Veteran actress Rajasulochana dies aged 78

Veteran actress Rajasulochana died on March 5 at her Chennai residence in Madipakkam. She was 78 and is survived by her twin daughters and a son.

Rajasulochana acted in more than 275 films in Hindi, Tamil, Telugu, Kannada and Malayalam in a five-decade career. Born as Rajeevasulochana on August 15, 1935 in Bezawada in Andhra Pradesh, a typo in her school record as Rajasulochana stuck for the rest of her life.

She learnt classical dances and joined a drama troupe.

In 1953 she debuted in the Kannada hit film Gunasagari. Soon her father, a railway officer, got transferred to Chennai and Rajasulochana began acting in Tamil films. Her first Tamil film was Pennarasi (1955) but she got recognition only from 1958 with films like Thai Piranthal Vali Pirakkum and Sarangadhara.

Rajasulochana’s dance experience helped her compete in an industry dominated by dancer actresses like M L Vasanthakumari and Travancore sisters Lalitha, Padmini and Ragini.  She also established a dance academy Pushpanjali Nrithya Kala Kendram in Chennai in 1961 that functions today with great success.

 

Special effects expert dead

Award-winning film special effects expert S T Venki died of heart attack on March 7 while on holiday in Ooty.

He was 56 and is survived by wife and son.

Venki pioneered special effects in films like Kalapaani, Jeans, Kadhalan, Indian and many others. He won four national awards and was among the first in the film industry to shift from optical effects to computer graphics.

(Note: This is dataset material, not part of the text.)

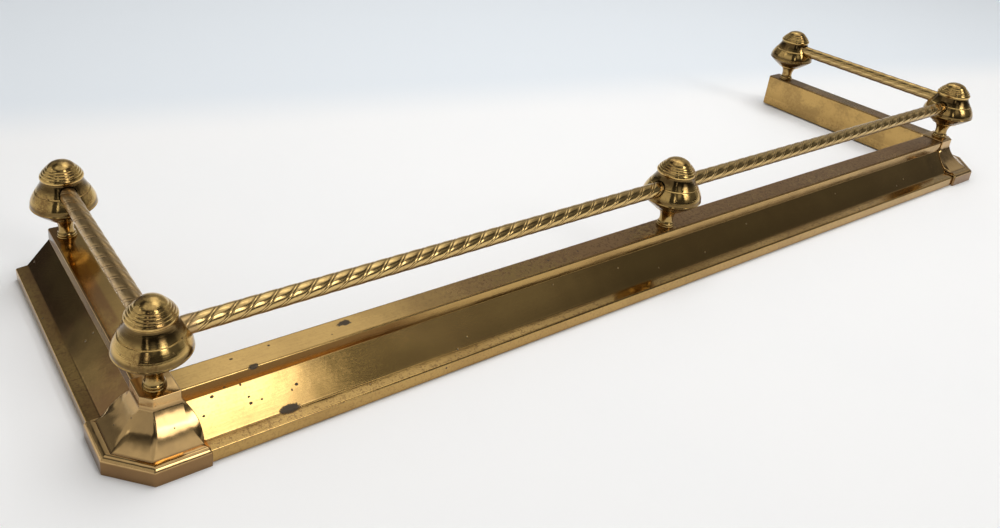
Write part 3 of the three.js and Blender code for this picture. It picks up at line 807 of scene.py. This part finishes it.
SPUN_GOLD = (0.70, 0.47, 0.165)
SPUN_BROWN = (0.36, 0.21, 0.075)
SPUN_SHADE = (0.085, 0.050, 0.020)
SPOT_BROWN = (0.13, 0.07, 0.03)

spun_brass, start = new_tree("polished_spun_brass")
place = start.node("ShaderNodeTexCoord", output="Object")
crevice = start.node("ShaderNodeAttribute", {"attribute_name": "crevice"}, output="Fac")
lathe = start.node("ShaderNodeAttribute", {"attribute_name": "lathe"}, output="Fac")
cloud = place.noise(55, 3)
grain = place.noise(480, 3, 0.6)
turning = {"W": lathe, "Scale": 1.7, "Detail": 3.0}
rings = start.node("ShaderNodeTexNoise", {"noise_dimensions": "1D"}, turning)
spots = place.specks(210, 0.24, 0.12)
stain = (cloud * 0.7 + grain * 0.45).step(0.54, 0.78)
colour = stain.mix(SPUN_GOLD, SPUN_BROWN)
# painted shade in the grooves between the cap's rings and the other hollows of the turned outlines
colour = (crevice.step(0.15, 0.9) * 0.35).mix(colour, SPUN_SHADE)
level = place.part("Z")
facing = start.node("ShaderNodeTexCoord", output="Normal").part("Z")
# painted shade in the neck under the cap, on the downward-facing bowl low on the body, and on the
# pedestal under the body
neck = level.step(0.1000, 0.1065) * level.step(0.1132, 0.1118)
bowl = facing.step(0.42, 0.16) * level.step(0.0725, 0.0745) * level.step(0.096, 0.090)
pedestal_shade = level.step(0.0725, 0.0705) * 0.45
colour = (neck * 0.85).mix(colour, SPUN_SHADE)
colour = (bowl * 0.82 + pedestal_shade).mix(colour, SPUN_SHADE)
colour = (spots * 0.75).mix(colour, SPOT_BROWN)
roughness = 0.05 + stain * 0.08 + grain * 0.04 + crevice * 0.12 + spots * 0.25
height = rings * 0.00006 + place.noise(70, 2) * 0.0003 - spots * 0.00005
finish(colour, roughness, height=height)

for name, (x, y, seat, rails) in FINIALS.items():
    pedestal = turned(f"{name}_turned_pedestal", drawn(PEDESTAL), x, y, seat)
    body = turned(f"{name}_spun_body", drawn(BODY_OUTSIDE + BODY_INSIDE), x, y, seat)
    for east, north in rails:
        level = (FRONT_RAIL_HEIGHT if east else SIDE_RAIL_HEIGHT) + HOLE_RISE
        near = (x + east * STUD_BORE, y + north * STUD_BORE, level)
        far = (x + east * 40, y + north * 40, level)
        combined(body, bar(near, far, HOLE_RADIUS, 64))
    cap = turned(f"{name}_ringed_cap", drawn(CAP_OUTSIDE + CAP_INSIDE), x, y, seat)
    for part, made in (("pedestal", pedestal), ("body", body), ("cap", cap)):
        made.data.materials.append(spun_brass)
        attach(made, "fender")
        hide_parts(f"{name}_{part}")

# ------------------------------------------------------------------ studs, washers and nuts
# A threaded steel stud runs down through each finial and the kerb's top. A washer and a hexagon nut
# under the top pull the finial down on its seat.

STUD_RADIUS = 2.95
THREAD_PITCH = 1.0
STUD_TOP = BOSS_TOP - 0.3
TAIL = 4
NUT_ACROSS = 10
NUT_HEIGHT = 5
NUT_CHAMFER = 0.5
WASHER_RADIUS = 9
WASHER_THICKNESS = 1.2
PLATE_THICKNESS = 2.5
THREAD_DEPTH = 0.4
WASHER_EDGE = 0.2
ZINC_GREY = (0.33, 0.32, 0.30)
RUST_BROWN = (0.16, 0.09, 0.05)

steel, start = new_tree("dull_zinc_steel")
place = start.node("ShaderNodeTexCoord", output="Object")
cloud = place.noise(120, 4, 0.6)
rust = cloud.step(0.55, 0.75)
colour = (rust * 0.7).mix(ZINC_GREY, RUST_BROWN)
finish(colour, 0.38 + rust * 0.3, 1 - rust * 0.5, cloud * 0.0001)


def hexagon_nut(name, x, y, bottom, top):
    """A nut with chamfered corners and a bore."""
    point_radius = NUT_ACROSS / math.sqrt(3)
    flat_radius = NUT_ACROSS / 2
    sides = 48
    rings = []
    levels = [(bottom, flat_radius), (bottom + NUT_CHAMFER, point_radius)]
    levels += [(top - NUT_CHAMFER, point_radius), (top, flat_radius)]
    for height, limit in levels:
        ring = []
        for step in range(sides):
            angle = 2 * math.pi * step / sides
            folded = (angle + math.pi / 6) % (math.pi / 3) - math.pi / 6
            radius = min(flat_radius / math.cos(folded), limit)
            ring.append((x + radius * math.cos(angle), y + radius * math.sin(angle), height))
        rings.append(ring)
    nut = lofted(name, rings)
    return combined(nut, stud_hole(x, y, bottom - 2, top + 2))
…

His memorable film sequences cover actor Prabhu Deva’s skeleton dance in the Muqabla song in Kadhalan (1994), actor Kamalhaasan’s face morphing into a lion’s in film Indian (1996), creating Aishwarya Rai’s computer clone in film Jeans (1998) and many others.

Fans and colleagues attended his funeral in Chennai on March 8.

 

Finance firm officials held

Two owners of a Coimbatore-based investment company were arrested for swindling Rs8bn of public money from Chennai last week. Vivek and Senthil Kumar, directors of Fine Futures Company, lured customers with multi-level marketing schemes promising astronomical returns.

More than 2,200 customers from Coimbatore, Tiruppur and Erode lost millions of rupees. The firm’s directors diverted the money to real estate, defaulted payments and finally absconded when their fraud was detected last year.  However many of their marketing agents were threatened and kidnapped by investors to pay up.

 

CM imposes curbs on acid sale

Chief Minister Jayaram Jayalalithaa has announced that an ordinance would soon be passed to limit retail sale of acid in Tamil Nadu.  The move comes after two women died in acid attack by their tormentors in Tamil Nadu in the past month.

On International Women’s Day, Jayalalithaa also presented Avvaiyar award to Dr V Shanta, the chairperson of Adyar Cancer Research Institute, for her selfless service to cancer patients.